The Tamarisk Beetle Program is turning trees brown in the valley
GRAND JUNCTION, Colo. (KKCO) -You may have noticed brown trees that were bright green a few weeks ago. These are Tamarisk trees, or salt cedars.
Tamarisk is an invasive plant from Asia and the Mediterranean that appears in many Western waterways in the U.S. The U.S. department of Agriculture decided to research and release a biological control, biocontrol, agent to address the environmental and economic impact the plant has.
Biocontrols feed on plants in their native ranges but are not found in the U.S. In 1987 the USDA began a program to find natural enemies of tamarisk and see if they could live and feed on the plant without feeding on anything else. Out of 300 organisms, the tamarisk beetle was the most successful. So, tamarisk beetles were released to help control the spread of the plant and reduce the amount that land managers must remove by other, more costly means.
Before being released, tamarisk beetles were tested to ensure they would not eat any non-target species and will only eat tamarisk. After more than a decade of testing, tamarisk beetles were released on the Colorado River in 2001 and moved up into the Grand Valley a few years later.
RiversEdge West is a Grand Junction-based nonprofit dedicated to the restoration of riverside ecosystems. It has been monitoring the movement and impacts of the tamarisk beetle since 2007 but has never released the beetle. Its Tamarisk Beetle Monitoring Program maps the tamarisk beetle’s movement and connects land managers with information on the beetle and its potential impacts.

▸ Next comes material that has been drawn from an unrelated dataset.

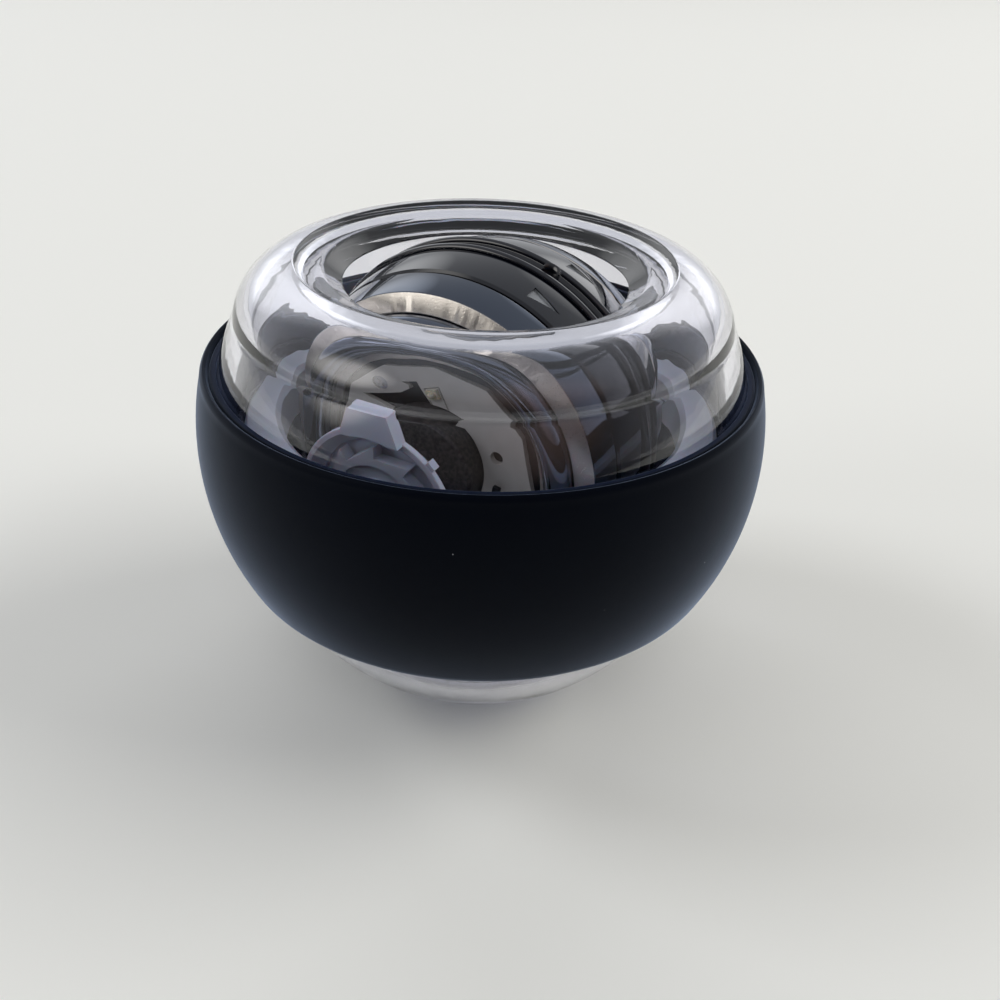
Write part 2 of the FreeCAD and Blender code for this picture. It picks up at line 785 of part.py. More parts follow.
def drum(side):
    bead_start = drum_line_place - drum_line_width
    line_floor = drum_radius - drum_line_depth
    edge_place = drum_half_width - drum_edge
    middle_place = (edge_place + drum_line_place) / 2
    face_middle = at(middle_place, drum_surface(middle_place))
    face = section(
        at(drum_joint, weight_body_radius + slide_gap),
        (at(drum_half_width, weight_body_radius + slide_gap),),
        (at(drum_half_width, drum_surface(drum_half_width) - drum_edge),),
        (at(edge_place, drum_surface(edge_place)),),
        (face_middle, at(drum_line_place, drum_surface(drum_line_place))),
        (at(drum_line_place, line_floor),),
        (at(bead_start, line_floor),),
        (at(bead_start, bead_end_radius),),
        (at(bead_crest_place, bead_crest_radius), at(bead_end_place, bead_end_radius)),
        (at(groove_half_width, groove_radius),),
        (at(drum_joint, groove_radius),),
    )
    solid = turned(face, X_AXIS)
    if side < 0:
        solid = mirrored(solid)
    hole = Part.makeCylinder(string_hole_radius, drum_radius + overrun)
    relief_start = Vector(0, 0, bead_crest_radius - string_relief_depth)
    relief = Part.makeCylinder(string_relief_radius, overrun, relief_start)
    cuts = [spun(hole, string_hole_angle), spun(relief, string_hole_angle)]
    for index in range(arrow_count):
        arrow = arrow_cut(side)
        cuts.append(spun(arrow, FULL_TURN * index / arrow_count))
    return solid.cut(cuts)


def circuit_board():
    points = []
    for index in range(board_sides):
        angle = board_corner_angle + FULL_TURN * index / board_sides
        points.append(round_axle(core_half_width, board_corner_radius, angle))
    board = prism(points, board_thickness)
    cuts = [disc(board_bore_radius, 0, ring_sphere_radius)]
    hook = []
    for share, angle in zip(cutout_radius_shares, cutout_angles):
        hook.append(round_axle(core_half_width, board_corner_radius * share, angle))
    hook.append(round_axle(core_half_width, board_bore_radius / 2, cutout_angles[0] / 2))
    cuts.append(prism(hook, board_thickness))
    for angle in hole_angles:
        hole = Part.makeCylinder(hole_radius, overrun, Vector(core_half_width, 0, hole_place), X_AXIS)
        cuts.append(spun(hole, angle))
    cuts += around_leds(tongue_cut())
    cuts += around_screws(screw_hole(core_half_width + board_thickness - screw_sink))
    return board.cut(cuts)


def around_leds(shape):
    """Copies of a shape at each LED."""
    return [spun(shape, led_angle + FULL_TURN * index / led_count) for index in range(led_count)]


def tongue_cut():
    """A fine U-shaped groove in the board's face, tilted, with the LED in its closed end."""
    floor = core_half_width + board_thickness - tongue_depth
    top = led_place + tongue_reach
    boxes = []
    for inset in (0, tongue_groove):
        width = tongue_width + tongue_groove - 2 * inset
        corner = Vector(floor, -width / 2, top - inset - tongue_length)
        boxes.append(Part.makeBox(overrun, width, tongue_length, corner))
    groove = boxes[0].cut(boxes[1])
    groove.rotate(Vector(0, 0, led_place), X_AXIS, tongue_tilt)
    return groove


def around_screws(shape):
    """Copies of a shape at each screw of one end."""
    return [spun(shape, screw_angle + FULL_TURN * index / screw_count) for index in range(screw_count)]


def screw_shank(top):
    start = Vector(top - screw_length, 0, screw_place)
    return Part.makeCylinder(screw_shank_radius, screw_length, start, X_AXIS)


def screw(top):
    seat = Vector(top - screw_head_height, 0, screw_place)
    head = Part.makeCylinder(screw_head_radius, screw_head_height, seat, X_AXIS)
    slots = []
    for across, up in ((2 * screw_head_radius, screw_slot_width), (screw_slot_width, 2 * screw_head_radius)):
        corner = Vector(top - screw_slot_depth, -across / 2, screw_place - up / 2)
        slots.append(Part.makeBox(overrun, across, up, corner))
    slots = slots[0].fuse(slots[1])
    inside = Part.makeCylinder(screw_head_radius - screw_slot_width, screw_head_height, seat, X_AXIS)
    shank = screw_shank(top - screw_head_height)
    return head.cut(slots.common(inside)).fuse(shank)


def screw_hole(top):
    """Room for the shank, and a flush seat for the head."""
    seat = Vector(top - screw_head_height, 0, screw_place)
    room = Part.makeCylinder(screw_head_radius + slide_gap, overrun, seat, X_AXIS)
    return room.fuse(screw_shank(top - screw_head_height))


def screws(top):
    return Part.makeCompound(around_screws(screw(top)))


def on_board(length, width, height, place, angle):
    """A block on the board's near face, at a place beside the axle."""
    top = core_half_width + board_thickness
    block = Part.makeBox(height, length, width, Vector(top, -length / 2, place - width / 2))
    return spun(block, angle)


def board_leds():
    top = core_half_width + board_thickness
    corner = Vector(top, -led_size / 2, led_place - led_size / 2)
    body = Part.makeBox(led_height, led_size, led_size, corner)
    body.rotate(Vector(0, 0, led_place), X_AXIS, tongue_tilt)
    lens = Part.makeSphere(led_lens_radius, Vector(top + led_height, 0, led_place))
    return Part.makeCompound(around_leds(body.fuse(lens)))


def board_chip():
    return on_board(chip_length, chip_width, chip_height, led_place, chip_angle)


def board_capacitor():
    start = Vector(core_half_width + board_thickness, 0, led_place)
    can = Part.makeCylinder(capacitor_radius, capacitor_height, start, X_AXIS)
    return spun(can, capacitor_angle)


def board_resistors():
    pieces = []
    for angle in resistor_angles:
        pieces.append(on_board(resistor_length, resistor_width, resistor_height, led_place, angle))
    return Part.makeCompound(pieces)


def far_cover():
    plate = disc(core_radius, core_half_width, cover_thickness)
    rib = disc(cover_rib_radius, core_half_width + cover_thickness, cover_rib_height,
               cover_rib_radius - cover_rib_width)
    cover = plate.fuse(rib).cut(disc(axle_radius + fit_gap, 0, ring_sphere_radius))
    return mirrored(cover.cut(around_screws(screw_hole(core_half_width + cover_thickness - screw_sink))))


def ring_magnets():
    start = Vector(boss_floor_place + boss_floor, 0, magnet_place)
    magnet = Part.makeCylinder(magnet_radius, magnet_thickness, start, X_AXIS)
    turns = [FULL_TURN * index / magnet_count for index in range(magnet_count)]
    return mirrored(Part.makeCompound([spun(magnet, angle) for angle in turns]))


def magnet_cover():
    radius = boss_bore - fit_gap
    start = boss_floor_place + boss_floor + magnet_thickness
    bore = bush_radius(arbor_bore()) + fit_gap
    return mirrored(disc(radius, start, magnet_cover_thickness, bore))


def placed(shape, along_axle):
    """Lift a piece to its height over the resting face. Rotor pieces also turn to the heading."""
    moved = shape.copy()
    if along_axle:
        moved.rotate(CENTRE, Z_AXIS, -(FULL_TURN / 4 + axle_heading))
    moved.translate(Z_AXIS * centre_height)
    return moved


def main():
    upright = {
        "upper_shell": upper_shell(),
        "lower_shell": lower_shell(),
        "foot_disc": foot_disc(),
        "grip_band": grip_band(),
    }
    board_top = core_half_width + board_thickness
    cover_top = core_half_width + cover_thickness
    along_axle = {
        "track_ring": track_ring(),
        "arbor_bush": arbor_bush(),
        "axle_bush": axle_bush(),
        "pawl_pin": pawl_pin(),
        "ratchet_pawl": ratchet_pawl(),
        "ring_magnets": ring_magnets(),
        "magnet_cover": magnet_cover(),
        "axle": axle(),
        "rotor_core": rotor_core(),
        "drum_near": drum(1),
        "drum_far": drum(-1),
        "weight_ring_near": weight_ring(),
        "weight_ring_far": mirrored(weight_ring()),
        "trim_ring_near": trim_ring(),
        "trim_ring_far": mirrored(trim_ring()),
        "circuit_board": circuit_board(),
        "board_screws": screws(board_top - screw_sink),
        "board_leds": board_leds(),
        "board_chip": board_chip(),
        "board_capacitor": board_capacitor(),
        "board_resistors": board_resistors(),
        "spring_barrel": spring_barrel(),
        "barrel_lid": barrel_lid_piece(),
        "mainspring": mainspring(),
        "coil_bobbin": coil_bobbin(),
        "generator_coil": generator_coil(),
        "far_cover": far_cover(),
        "cover_screws": mirrored(screws(cover_top - screw_sink)),
        "ratchet_wheel": ratchet_wheel(),
        "spring_arbor": spring_arbor(),
    }
    os.makedirs("parts", exist_ok=True)
    for pieces, turn in ((upright, False), (along_axle, True)):
        for name, shape in pieces.items():
            solid = placed(shape, turn)
            solid.exportStep("parts/" + name + ".step")
            print(name, len(solid.Solids), "solids", round(solid.Volume, 1), "mm3", solid.isValid())


main()
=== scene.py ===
import json
import math

import bmesh
import bpy
from mathutils import Matrix, Vector


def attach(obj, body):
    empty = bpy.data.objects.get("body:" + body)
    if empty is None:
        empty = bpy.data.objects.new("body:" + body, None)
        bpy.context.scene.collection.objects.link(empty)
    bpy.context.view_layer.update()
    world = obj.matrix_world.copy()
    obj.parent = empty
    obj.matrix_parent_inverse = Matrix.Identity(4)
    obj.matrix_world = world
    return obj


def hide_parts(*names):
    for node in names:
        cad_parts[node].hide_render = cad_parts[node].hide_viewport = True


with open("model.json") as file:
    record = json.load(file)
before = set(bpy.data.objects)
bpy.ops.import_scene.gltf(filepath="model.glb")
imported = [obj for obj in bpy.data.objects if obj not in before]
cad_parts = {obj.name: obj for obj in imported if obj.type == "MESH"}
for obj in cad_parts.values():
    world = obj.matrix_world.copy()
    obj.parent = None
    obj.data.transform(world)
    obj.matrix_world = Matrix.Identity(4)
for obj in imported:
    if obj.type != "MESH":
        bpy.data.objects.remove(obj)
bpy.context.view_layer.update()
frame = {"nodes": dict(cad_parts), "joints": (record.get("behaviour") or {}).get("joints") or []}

mm = 0.001
scene = bpy.context.scene
nodes = frame["nodes"]

# The ball's centre and the axle come from the rotor's joint
rotorJoint = next(joint for joint in frame["joints"] if joint["name"] == "rotor_spin")
ballCentre = Vector(rotorJoint["pos_m"])
up = Vector((0, 0, 1))
axleWay = Vector(rotorJoint["axis"]).normalized()      # from the centre to the near end
axleRight = up.cross(axleWay).normalized()             # level, to the right as the camera sees it


def placeOf(side, top, along):
    matrix = Matrix((side, top, along)).transposed().to_4x4()
    matrix.translation = ballCentre
    return matrix


# Local Z is the axis that a piece turns round, local Y is where angles start
uprightPlace = placeOf(Vector((1, 0, 0)), Vector((0, 1, 0)), up)
axlePlace = placeOf(axleRight, up, axleWay)
print("frame loaded")


# Sections, in millimetres: pairs of radius and place on the axis
def arc(middle, start, end, steps):
    radius = math.dist(middle, start)
    first = math.atan2(start[1] - middle[1], start[0] - middle[0])
    last = math.atan2(end[1] - middle[1], end[0] - middle[0])
    if last - first > math.pi:
        last -= 2 * math.pi
    if first - last > math.pi:
        last += 2 * math.pi
    turns = [first + (last - first) * k / steps for k in range(steps + 1)]
    return [(middle[0] + radius * math.cos(t), middle[1] + radius * math.sin(t)) for t in turns]


# An arc that leaves its chord by rise, on the side away from the axis.
def bow(start, end, rise, steps):
    chord = Vector(end) - Vector(start)
    outward = Vector((chord.y, -chord.x)).normalized()
    if outward.x < 0:
        outward = -outward
    radius = (chord.length ** 2 / 4 + rise ** 2) / (2 * rise)
    crest = (Vector(start) + Vector(end)) / 2 + outward * rise
    middle = crest - outward * radius
    half = steps // 2
    return arc(tuple(middle), start, tuple(crest), half) + arc(tuple(middle), tuple(crest), end, half)[1:]


def onSphere(radius, height):
    return (math.sqrt(radius ** 2 - height ** 2), height)


# A section for the near end, 1, or the far end, -1.
def mirrored(profile, side):
    return [(radius, side * place) for radius, place in profile]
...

Tamarisk beetles are green with yellowish stripes and are similar in size to a ladybug. They defoliate tamarisk trees turning green trees to an orangey-brown in a matter of weeks. The beetle lives for about five or six weeks and spend most of that time as a small black caterpillar-looking larvae that does most of the feeding. There are three to four generations of beetles here in the valley each summer before they go into hibernation beneath the trees during the winter.
The green vegetation on the riverbanks turning green does not mean there is a higher risk for wildfire. the dead branches of tamarisk after defoliation are less flammable than the green vegetation. Green tamarisk is explosive when it burns and grows back immediately after a fire. Experiments have shown that trees repeatedly defoliated by the beetle burn with a lesser flame length.